Caregivers devote endless time and energy to supporting other people’s needs, and along the way, their identity, perspectives and priorities can be changed forever. If you’re caring for a loved one and they pass away, you may experience a crippling sense of loss. Not just the loss of a loved family member or friend, but also the loss of your carer role.
When a caregiving journey ends, it’s rarely as simple as slipping back into “pre-caring” life. You will need to be patient and give yourself time to adjust to your new normal. To help ease the transition and find out who you are outside of caregiving, try some of these tips:
- Take Care of You: The stress of care has likely taken a toll on you physically and mentally, so this is an opportunity to prioritize your health. Make time to eat a well-balanced diet, get enough sleep and increase your daily exercise. While this can feel overwhelming after a loss, keep it simple. Set small, achievable goals and celebrate each step in the right direction.
- Reach Out: Caregiving can wreak havoc on your personal relationships—especially with the people who weren’t involved in your loved one’s care. Reconnect with the family members, friends and colleagues who will bring you joy and offer support.
- Take on New Challenges: It’s likely that caregiving made you too busy to do the things you enjoy. Consider trying a new hobby or activity that has always interested you or embracing a professional opportunity. Focusing on the positive, meeting new people and branching out of your caregiving bubble will be so beneficial.
- Readjust: After caregiving ends, what you used to value may change and that can make you question your choices. Maybe that means moving away from a demanding career, travelling now instead of waiting for retirement or relocating to a more comfortable climate. While you don’t want to make rash or impractical decisions, embrace your new perspective on life.
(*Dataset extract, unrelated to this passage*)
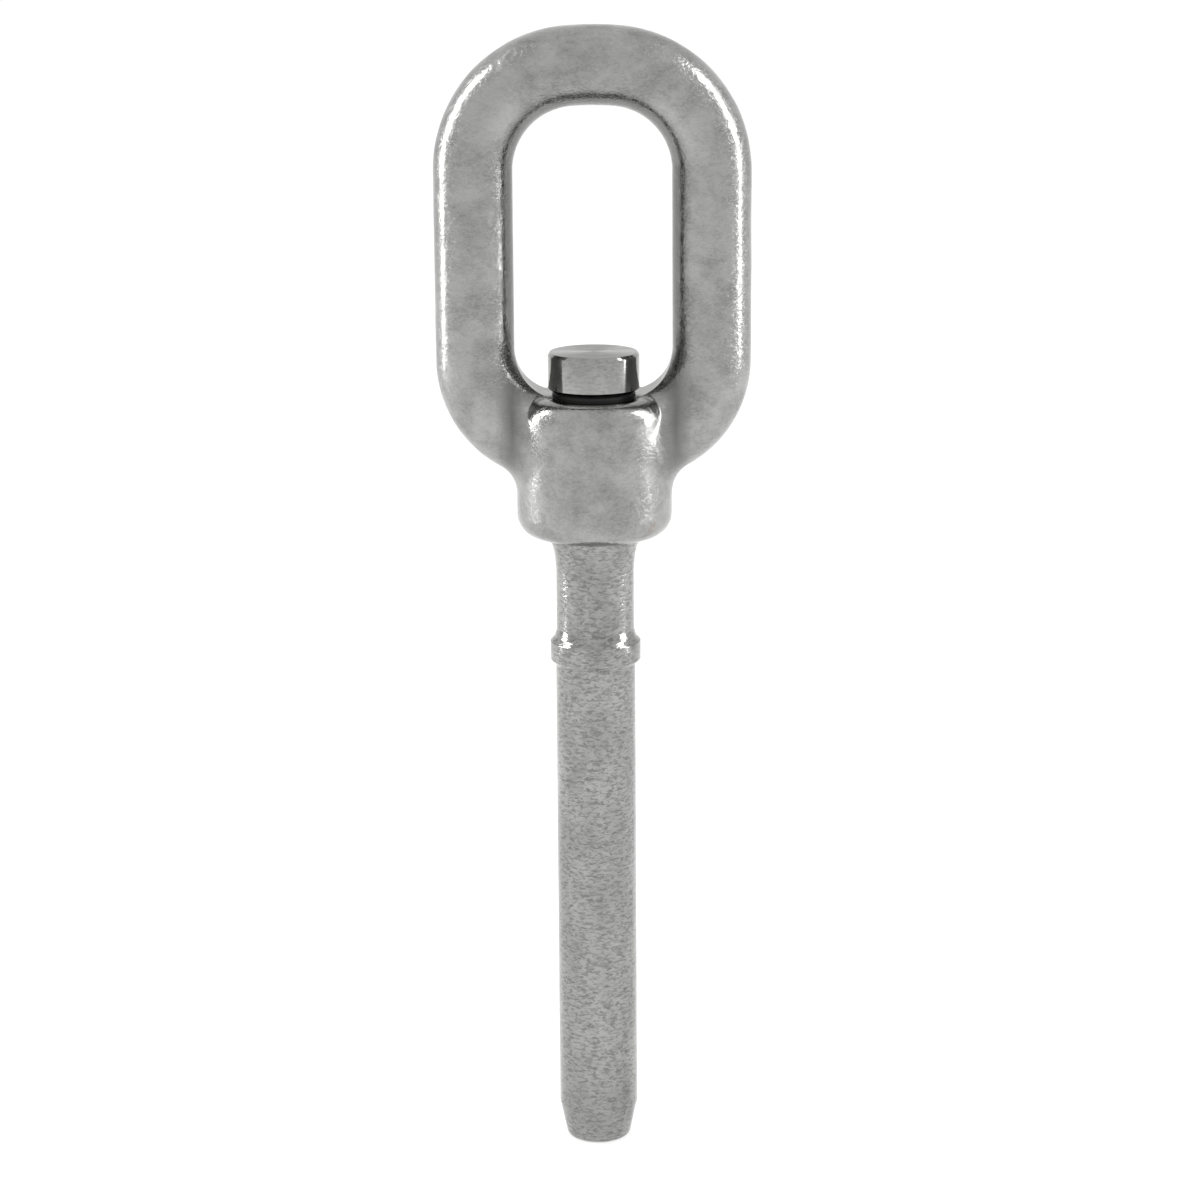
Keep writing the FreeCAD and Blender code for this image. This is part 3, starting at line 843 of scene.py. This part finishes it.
def make_eye():
    bar = bar_mesh()
    hub = hub_mesh()
    blank = remeshed(joined(bar, hub))
    blend_onto(blank, bar, hub)
    add_relief(blank)
    blank.materials.clear()
    blank.materials.append(FORGED)
    cutters = [saddle_mesh(), bore_mesh()]
    for cutter in cutters:
        cutter.materials.append(MACHINED_PAINTED_REFLECTION)
    mesh = cut(blank, cutters)
    smooth(mesh, 32)
    add_grain(mesh)
    eye = add_object("forged_eye", mesh)
    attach(eye, "eye")
    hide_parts("eye")


# Turned pieces

FLARE_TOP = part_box("thrust_washer")[0].z / MM - 0.03

def make_shank():
    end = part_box("shank")[0].z / MM
    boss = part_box("upper_race")[1].z / MM
    profile = rounded([
        (0, end, 0),
        (4.75, end, 0.9),
        (6.0, -69.85, 0.6),
        (6.0, 0, 0.06),
        (6.8, 0.85, 0.1),
        (6.8, 3.6, 0.12),
        (6.15, 4.3, 0.35),
        (5.84, 5.5, 1.2),
        (5.84, 14.6, 3.0),
        (6.05, 16.9, 4.0),
        (6.35, 18.2, 2.0),
        (6.8, FLARE_TOP - 0.25, 0.05),
        (6.8, FLARE_TOP, 0.08),
        (4.0, FLARE_TOP, 0),
        (4.0, COUNTERBORE_BOTTOM, 0.1),
        (3.6, COUNTERBORE_BOTTOM, 0),
        (3.6, boss, 0.1),
        (3.0, boss, 0),
        (3.0, 45.2, 0.1),
        (2.6, 45.6, 0.1),
        (0, 45.6, 0),
    ])
    mesh = lathe("turned_shank", profile, 256)
    mesh.materials.append(TURNED)
    smooth(mesh, 40)
    shank = add_object("turned_shank", mesh)
    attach(shank, "shank")
    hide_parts("shank")


def make_head():
    low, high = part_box("head_cap")
    bottom, top = low.z / MM, high.z / MM
    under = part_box("seal_ring")[1].z / MM + 0.03
    profile = rounded([
        (3.0, bottom, 0),
        (5.1, bottom, 0.1),
        (5.1, under, 0),
        (6.3, under, 0.06),
        (6.8, under + 0.42, 0.08),
        (6.8, top - 0.45, 0.1),
        (6.5, top, 0.06),
        (0, top, 0),
        (0, top - 1.5, 0),
        (3.0, top - 1.5, 0),
        (3.0, bottom, 0),
    ])
    mesh = lathe("button_head", profile[:-1], 256, closed=True)
    mesh.materials.append(TURNED_HEAD)
    mesh.materials.append(FACED)
    pin_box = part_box("lock_pin")
    height = (pin_box[0].z + pin_box[1].z) / 2 / MM
    hole = lathe("pin_hole", [(0, 1.2), (0.83, 1.2), (0.83, 6.7), (0.95, 6.85), (0.95, 8), (0, 8)], 48)
    hole.transform(Matrix.Translation((0, 0, height * MM)) @ Matrix.Rotation(-math.pi / 2, 4, "X"))
    hole.materials.append(DOWEL)
    mesh = cut(mesh, [hole])
    for polygon in mesh.polygons:
        centre = polygon.center
        if centre.z > high.z - 0.02 * MM and polygon.normal.z > 0.9:
            polygon.material_index = 1
    smooth(mesh, 30)
    head = add_object("button_head", mesh)
    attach(head, "shank")
    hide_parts("head_cap")


def finish_inner_pieces():
    finishes = {
        "lock_pin": DOWEL,
        "upper_race": GROUND,
        "lower_race": GROUND,
        "ball_cage": BRASS,
        # The seal ring and thrust washer are black partly as painted shade in the gaps where they show.
        "seal_ring": BLACK_RUBBER_AND_GAP_SHADE,
        "guide_bush": BRONZE,
        "thrust_washer": BLACK_POLYMER_AND_GAP_SHADE,
    }
    for name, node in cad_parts.items():
        if name in ("eye", "shank", "head_cap"):
            continue
        node.data.materials.clear()
        node.data.materials.append(finishes.get(name, BALL))


# Studio: a pale floor, a white background that the metal shows too, and soft lamps

FLOOR_RADIUS = 12000
FLOOR_CORNERS = 96
FLOOR_COLOUR = (0.5, 0.5, 0.5, 1)
FLOOR_GLOW = 0.62


def background_rays(tree):
    """1 for the rays that see the background: camera, glossy and transmission."""
    path = tree.nodes.new("ShaderNodeLightPath")
    seen = path.outputs["Is Camera Ray"]
    for ray in ("Is Glossy Ray", "Is Transmission Ray"):
        either = tree.nodes.new("ShaderNodeMath")
        either.operation = "MAXIMUM"
        tree.links.new(seen, either.inputs[0])
        tree.links.new(path.outputs[ray], either.inputs[1])
        seen = either.outputs[0]
    return seen


def build_floor():
    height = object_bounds()[0][2]
    points = []
    for step in range(FLOOR_CORNERS):
        angle = 2 * math.pi * step / FLOOR_CORNERS
        points.append((FLOOR_RADIUS * math.cos(angle), FLOOR_RADIUS * math.sin(angle), height / MM))
    mesh = mesh_from("floor", points, [list(range(FLOOR_CORNERS))])
    material = bpy.data.materials.new("pale_floor")
    material.use_nodes = True
    tree = material.node_tree
    tree.nodes.clear()
    output = tree.nodes.new("ShaderNodeOutputMaterial")
    diffuse = tree.nodes.new("ShaderNodeBsdfDiffuse")
    diffuse.inputs["Color"].default_value = FLOOR_COLOUR
    glow = tree.nodes.new("ShaderNodeEmission")
    level = tree.nodes.new("ShaderNodeMath")
    level.operation = "MULTIPLY"
    level.inputs[1].default_value = FLOOR_GLOW
    tree.links.new(background_rays(tree), level.inputs[0])
    tree.links.new(level.outputs[0], glow.inputs["Strength"])
    add = tree.nodes.new("ShaderNodeAddShader")
    tree.links.new(diffuse.outputs[0], add.inputs[0])
    tree.links.new(glow.outputs[0], add.inputs[1])
    tree.links.new(add.outputs[0], output.inputs["Surface"])
    mesh.materials.append(material)
    floor = add_object("floor", mesh)


def build_world():
    """White to the camera and in the metal; a plain grey level lights the part."""
    world = bpy.data.worlds.new("studio")
    bpy.context.scene.world = world
    world.use_nodes = True
    tree = world.node_tree
    tree.nodes.clear()
    plain = tree.nodes.new("ShaderNodeBackground")
    plain.inputs["Color"].default_value = (0.80, 0.80, 0.80, 1)
    white = tree.nodes.new("ShaderNodeBackground")
    white.inputs["Color"].default_value = (1, 1, 1, 1)
    mix = tree.nodes.new("ShaderNodeMixShader")
    tree.links.new(background_rays(tree), mix.inputs[0])
    tree.links.new(plain.outputs[0], mix.inputs[1])
    tree.links.new(white.outputs[0], mix.inputs[2])
    output = tree.nodes.new("ShaderNodeOutputWorld")
    tree.links.new(mix.outputs[0], output.inputs["Surface"])


# Azimuth in degrees from the camera's side (positive to the right), distance,
# height, width, tallness (m), watts.
STRIP_LAMPS = (
    ("left_strip", -100, 0.75, 0.30, 0.16, 0.8, 5.0),
    ("right_strip", 88, 0.75, 0.30, 0.16, 0.8, 4.0),
)


def build_lamps():
    for name, azimuth, distance, height, width, tallness, watts in STRIP_LAMPS:
        light = bpy.data.lights.new(name, "AREA")
        light.shape = "RECTANGLE"
        light.size = width
        light.size_y = tallness
        light.energy = watts
        lamp = bpy.data.objects.new(name, light)
        turn = math.radians(azimuth)
        lamp.location = (distance * math.sin(turn), -distance * math.cos(turn), height)
        lamp.rotation_euler = (-lamp.location).to_track_quat("-Z", "Y").to_euler()
        bpy.context.scene.collection.objects.link(lamp)


CAMERA_DISTANCE = 519.88
CAMERA_HEIGHT = 133.49
CAMERA_PITCH = 13.393
CAMERA_YAW = 0.0783
CAMERA_ROLL = 0.388
CAMERA_LENS = 106.64


def build_camera():
    data = bpy.data.cameras.new("camera")
    data.lens = CAMERA_LENS
    data.sensor_width = 36
    data.clip_start = 0.01
    camera = bpy.data.objects.new("camera", data)
    pitch, yaw, roll = (math.radians(value) for value in (CAMERA_PITCH, CAMERA_YAW, CAMERA_ROLL))
    forward = Vector((math.sin(yaw) * math.cos(pitch), math.cos(yaw) * math.cos(pitch), -math.sin(pitch)))
    right = Vector((math.cos(yaw), -math.sin(yaw), 0))
    up = right.cross(forward)
    right, up = (
        right * math.cos(roll) - up * math.sin(roll),
        up * math.cos(roll) + right * math.sin(roll),
    )
    turn = Matrix((right, up, -forward)).transposed().to_4x4()
    camera.matrix_world = Matrix.Translation((0, -CAMERA_DISTANCE * MM, CAMERA_HEIGHT * MM)) @ turn
    bpy.context.scene.collection.objects.link(camera)
    bpy.context.scene.camera = camera


make_eye()
make_shank()
make_head()
finish_inner_pieces()
build_floor()
build_world()
build_lamps()
build_camera()
bpy.context.scene.view_settings.view_transform = "Standard"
- Support Others: Consider using the many skills you acquired through caregiving to help other people. If your loved one had a particular health condition, you can assist someone facing a diagnosis or difficult symptoms. Some other ideas include volunteering at a non-profit you feel strongly about, advocating for your cause or doing something in honour of your loved one.
- Open Up: Navigating your loved one’s death and your changed role can start to take a serious toll. Talking to a professional can help you reduce stress, make healthy decisions and cope better. A support group is also a great way to share your experiences and connect with people who understand the unique challenges of caregiving and loss. Look online or talk to your doctor to find a therapist or support group that can help.
While scary, change can be a good thing after caregiving demands end. Just give yourself some time to heal, pick up the pieces and step into the next stage of life—one that may even include a new and fulfilling adventure.